(Photo: CSPA archive)

Visitors to Pigeon Point Light Station State Historic Park usually poke their heads into the Fog Signal Building to see and learn about the beacon’s Fresnel lens. That 2-ton marvel of mid-19th-century optics is now on exhibit there, while plans and preparations are made to restore the lighthouse tower. But the beacon and tower are not all that require restoration; so do Pigeon Point’s fog horns. They are badly corroded and quite literally falling apart.

The Four Fog Signals at Pigeon Point

An exhibit in the Fog Signal Building describes the various fog signals that were in service at Pigeon Point. The first began service in September 1871, the year before the beacon began operating. It was a steam whistle that mariners could possibly confuse it with a ship’s whistle and that locals complained sounded like a sick cow. Once, in 1897, the whistle ran night and day for six weeks while its steam boiler consumed a cord of wood every ten hours.
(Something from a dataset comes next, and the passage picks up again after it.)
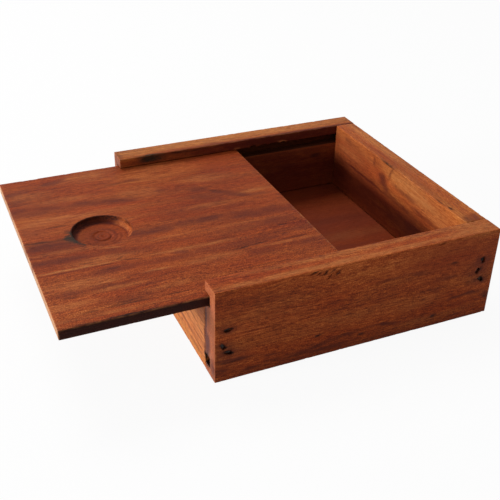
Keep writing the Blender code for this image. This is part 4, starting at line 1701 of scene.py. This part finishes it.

The whistle was replaced in 1911 with a compressed-air siren. Its compressor was powered by a gasoline engine that greatly reduced the start-up time compared to heating cold water in the boiler into steam for the whistle. Beginning with the siren and for the next 65 years, a mariner knew he was hearing Pigeon Point’s signal if 2-second blasts were separated alternately with 6 and 20 seconds of silence.

In 1935, a diaphone replaced the siren as the primary signal, while the siren appears to have been retained as a back-up signal. Circa 1950, the siren was removed, a second diaphone was procured, and the two diaphones—primary and back-up—were placed side-by-side in their current location.

The fourth primary fog signal was a smaller, more efficient, single-tone, diaphragm device that was mounted on the lighthouse tower below the lower southwest window in the mid-1960s. This, the last fog signal, was silenced in 1976. Navigation aids based on radio signals had made audible signals obsolete.  

The Diaphone

It was the diaphone that made the classic two-tone sound. You can hear it in some old movies and TV shows. It served, for example, as The Addams Family’s doorbell. Lifebuoy Soap used the sound in old commercials to assure listeners their product prevented beee-ohhh. Today you can find recordings on YouTube.com (e.g., in the first 10 seconds of this clip).

In 1895, Robert Hope-Jones, an English designer and builder of organs (including in later years the renowned Wurlitzer of silent-movie-theater fame), invented a new tone generator. It created a powerful bass tone with strong harmonic overtones; so he named it “diaphone,” meaning “across-“ or “throughout-tones.” In 1903, John Pell Northey of Ontario, Canada, obtained the patent rights, improved the design, obtained his own patent, formed the Diaphone Signal Company, and soon began selling fog horns. Later improvements by his son Rodney led to the two-tone Type F-2T, which is the model installed at Pigeon Point.

(Left) Diaphone Controls are above a platform that obscures them from view and (right) Diaphone timing mechanism is closer to the floor. Photo: CSPA archive


Volunteer Coordinator Julie Barrow
stands near a compressed-air tank
to show its scale.

Visible high on the Fog Signal Building’s exterior wall facing the sea are the horns of the two diaphones. Mostly obscured (by a stairway and platform) high on the interior side of that wall are the mechanical and electrical components that fed and controlled compressed air and produced the tones. The photo above was taken from the platform. The exterior horns amplified and directed the sound. Mounted lower on a wall are the on-off switch and the electro-mechanical device that timed the durations of the blasts and the silent intervals between them. Large tanks that held the compressed air are still in the building, as well. The old air compressors have been removed.

The Need for Preservation

Several weeks ago a foot-long metal bar, part of the structure supporting the weight of the horns, fell to the ground. Sixty-five-plus years of exposure to the corrosive seaside environment—not least the very saltwater fog that underlay the horns’ purpose—and fifty years of disuse and periods of neglect took their toll. The attachment fittings or fasteners on both ends of the bar had rusted completely through. The area of the observation deck below has been roped off to visitors.

The photo below shows the visible extent of the corrosion and apparent delaminating of some metal. Local state park officials are taking a conservative path forward. They have decided not to remove the horns immediately from the building to make repairs. The weight and fragility of the horns are unknown, and fear of damaging them is keeping them in their place for the moment.

Meanwhile, a decision must be made as to whether the horns should be removed, repaired to the extent possible, and returned to their present location. Alternatively, should they be removed permanently and put on display inside the Fog Signal Building where they could be protected from further decay? If so, then probably look-alike but nonfunctioning copies would need to be made and installed in their place, as demanded by the Fog Signal Building’s status as a registered historical structure. Unfortunately, either course will be expensive.